Watching their 5-year-old daughter Lauryn stand on her tiptoes as she rang the bell symbolizing the completion of her cancer treatment was a dream come true for Larry and Danielle Criswell.
Lauryn was diagnosed in February with pineoblastoma, a rare and aggressive brain tumor.
“Lauryn’s diagnosis caught us completely off-guard,” Danielle says. “We were used to an active child who was full of life, but cancer treatment took its toll.”
While undergoing chemotherapy and radiation at MD Anderson Children’s Cancer Hospital, Lauryn’s energy waned. She spent most of her time creating ladybug and rainbow-themed drawings with the Children’s Art Project, which provides young cancer patients with an outlet to share their artistic talent. When she wasn’t drawing, she’d quietly play with stuffed animals or her sister, Leia.

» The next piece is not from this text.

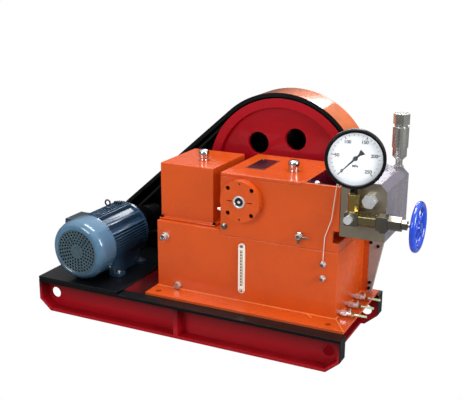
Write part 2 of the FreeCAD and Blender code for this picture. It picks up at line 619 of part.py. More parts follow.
def oil_pipes():
    """The thin drip pipe down the crankcase's front corner, and the pipe stub on the tank's left end."""
    corner_x = worth("TANK_RIGHT - bay_wall")
    wall_y = worth("tank_front + bay_wall / 2")
    ahead_y = worth("tank_front - drip_standoff")
    top = worth("HOUSING_TOP")
    radius = worth("drip_pipe_radius")
    nipple = Vector(worth("TANK_RIGHT - nut_inset"), worth("tank_front - nut_reach / 3"),
                    worth("SEAM_Z - upper_nut_drop + nut_flats / 2"))
    drip = pipe_along("DripPipe", [
        Vector(corner_x, wall_y, top),
        Vector(corner_x, wall_y, top + worth("drip_rise")),
        Vector(corner_x, ahead_y, top + worth("drip_rise / 2")),
        Vector(worth("TANK_RIGHT - rib_width"), ahead_y, top - worth("drip_drop")),
        Vector(nipple.x + 2 * radius, nipple.y, nipple.z + worth("drip_slack")),
        nipple,
    ], radius, 2.6 * radius)
    side = rod("side_pipe_radius", "side_pipe_reach", "tank_left - side_pipe_reach",
               "tank_front + side_pipe_inset", "BASE_TOP + side_pipe_rise", ALONG_X)
    keep(join(drip, side), "oil_pipes")


# Fluid end


def fluid_block():
    """The steel pump head with its bevelled edge and the blind holes for its hoses."""
    solid = block("block_length", "block_depth", "block_height", "TANK_RIGHT", "BLOCK_FRONT", "BLOCK_BOTTOM")
    body = new_body("Bevel")
    corners = [("0.1", "0.1"), ("-block_chamfer_run", "0.1"), ("0.1", "-block_chamfer_rise")]
    padded(body, polygon(sketch_on(body, "XZ_Plane"), corners), "block_depth + 2", True)
    put(body, "BLOCK_RIGHT", "BLOCK_FRONT - 1", "BLOCK_TOP")
    suction = rod("suction_radius", "suction_depth + 1", "TANK_RIGHT + valve_cap_inset",
                  "BLOCK_BACK - suction_depth", "BLOCK_BOTTOM + suction_rise", ALONG_Y)
    keep(take(solid, body, suction), "fluid_block")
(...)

But then she became involved in the ProFit Program at the children’s hospital, and her activity levels skyrocketed. The program brings professional and college athletes to the hospital to engage kids in fun sports and get them out of bed and moving.
In her first ProFit event, Lauryn and other pediatric patients were led by Olympic long-jumper Yvonne Trevino Hayek as they made their way through a mini-Olympic obstacle course.
Since then, she and fellow patients have been visited by professional soccer players and college basketball teams. Lauryn even made a winning basketball shot when the University of Houston Cougar basketball team came to visit.
Exercise during cancer treatment shows benefits
The ProFit program was developed by Keri Schadler, Ph.D., assistant professor of Pediatric Research and a member of the Pediatrics Energy Balance and Integrative Medicine team.
“Studies show that exercise during treatment is safe and helps patients become more physically fit,” Schadler says. “Patients benefit from the physical activity that comes from playing sports and engaging in other physical activities." Preclinical evidence suggests that exercise may also improve chemotherapy's effectiveness, she adds.
Studying exercise’s effect on childhood cancer patients through clinical trials
Schadler and other members of the Energy Balance and Integrative Medicine team also launched the SummerFit Program with weekly personalized fitness classes for patients and their siblings. Patients were divided into classes by age and treatment type, and measured for mood, pain level and fatigue before and after classes. The data collected is part of Schadler’s ongoing research into exercise’s effect on pediatric cancer patients.
“Exercise oncology is a new and fast-moving field in pediatrics,” says Schadler, who’s leading four MD Anderson clinical trials and partnering with other institutions on two national clinical trials. She’s also helping develop an educational program for physicians, and is spearheading the installment of an on-site pediatric patient gym at the children’s hospital.
Gratitude for a daughter’s energy
It’s initiatives like these for which Danielle Criswell is grateful.
“Faith, family, and friends helped get us through Lauryn’s treatment,” she says, “and we’re grateful for the hospital programs that helped bring a smile to our daughter’s face and put the energy back in her step.”
Lauryn Crisswell participates in physical activities during a visit from University of Houston Cougar basketball team members.